The outstanding issues include:

  • What should be protected? Broadcasters obviously want protection for all means of transmission of their signals (“technology neutral” protection, in the jargon) that would cover new technologies such as digital programme recording devices, on-demand video services and IPTV (“Internet protocol TV” or Internet TV), which can transmit programmes not only to televisions but to computers and mobile phones. However, some countries and civil society groups are wary of restrictions affecting Internet transmissions. In 2006, WIPO members agreed to put aside, for discussion on a different and later track, the issue of webcasting (broadcasting over the Internet or video content intended for Internet streaming). But there are concerns that protecting Internet transmissions by broadcasters could pre-empt these discussions by giving some protection to webcasters as well.
  • How should broadcast signals be protected? Broadcasters want the proposed treaty to contain provisions similar to those in the WIPO Internet treaties that would outlaw the breaking of anti-piracy “locks” on digital signals, such as encryption and “tagging”. Critics argue that, by restricting what can be viewed on what equipment, these rules could also block perfectly legal uses of TV broadcasts, such as recording programmes for personal or educational uses, as well as inhibit technological innovation.
  • What further rights should be given to broadcasters? Under the Rome Convention, broadcasters have exclusive rights for 20 years to authorize rebroadcasting, “fixation” (recording), reproduction and communication to the public of their broadcasts. Most broadcasters want the new treaty to extend and update those rights for the new technologies, especially to prevent unauthorized retransmission of their programmes over the Internet. Although some countries (including the 27-member European Union) have relevant domestic legislation, this does not provide any protection from foreign piracy. In much of the world it is perfectly legal to retransmit a broadcast over the Internet without permission.

Civil society critics and a number of governments argue that broadcasters do not need strong near-copyright protection for their broadcasts in addition to protection from signal theft. They point out that half WIPO’s membership have not joined the Rome Convention. Giving broadcasters a range of exclusive rights would, say the critics, hinder access to copyrighted material by requiring permission to use it not only from the copyright owner (such as the producer of a TV show or documentary) but from the broadcaster. This could also diminish the rights of copyright owners by giving broadcasters the power to determine the conditions (and exact a licensing fee) under which a work could be used. By the same token, there are concerns that giving broadcasters exclusive rights over their broadcasts could “privatize” material in the public domain, such as films that are out of copyright or sporting or news events that are not subject to copyright (because they are not creative works).

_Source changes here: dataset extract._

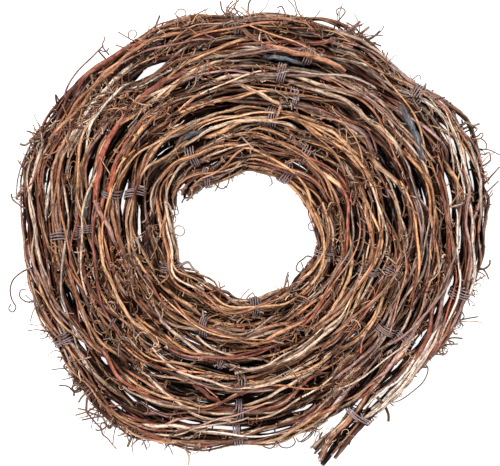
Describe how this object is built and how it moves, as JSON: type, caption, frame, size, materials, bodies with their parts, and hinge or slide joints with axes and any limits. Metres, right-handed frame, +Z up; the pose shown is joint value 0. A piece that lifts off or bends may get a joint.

Supporters of giving broadcasters extended international rights say the situation regarding underlying content would not change, because it would always be open to others to broadcast or transmit their own (authorized) versions of the same content. For example, while the broadcast of a concert featuring Beethoven’s Fifth Symphony would be protected, the symphony itself would remain in the public domain for others to play, record or broadcast. However, broadcasters argue that they need to protect the broadcast itself, which can involve significant investment in infrastructure as well as the purchase of broadcasting rights.

A related but distinct issue concerns the purchase of exclusive rights to broadcast sporting and other events, which is outside the scope of the proposed treaty but affects how its provisions might work in practice. This is because rights over the broadcast in this case may also restrict access to the underlying content if no other source is available. In a number of countries, including the European Union, India and Australia, certain events (for example, the Football Association Cup Final and the Wimbledon Tennis Final in the UK) are deemed of sufficient national importance to guarantee coverage by free-to-air broadcasters.

  • What limitations and exceptions should there be? The Rome Convention allows the use of transmissions without permission in news broadcasts and for education and scientific research. WIPO members agree that the proposed treaty should permit some “limitations and exceptions” to the need to seek authorization for the use of broadcasts, similar to those relating to copyright protection in a number of countries (such as personal use, use for parody and library use). But they differ on whether the treaty should set a general test for individual countries to decide on limitations or exceptions, or whether it should specify certain uses binding on all signatories. As noted above, some argue that whatever exceptions and limitations are contained in the treaty, they may be nullified by technological “anti-circumvention” provisions.
  • How long should protection last? Some countries want protection to last for 50 years, the term already granted to performers and producers of sound recordings (and broadcasters in the European Union). Others have argued for no more than a 20-year term (as in the Rome Convention and the World Trade Organization’s Agreement on Trade-Related Aspects of Intellectual Property). However, concerns that any rebroadcast would trigger a new term of protection, leading to perpetual protection, appear to be unfounded, since rights on the first broadcast would expire at the end of the term, regardless of any rebroadcast.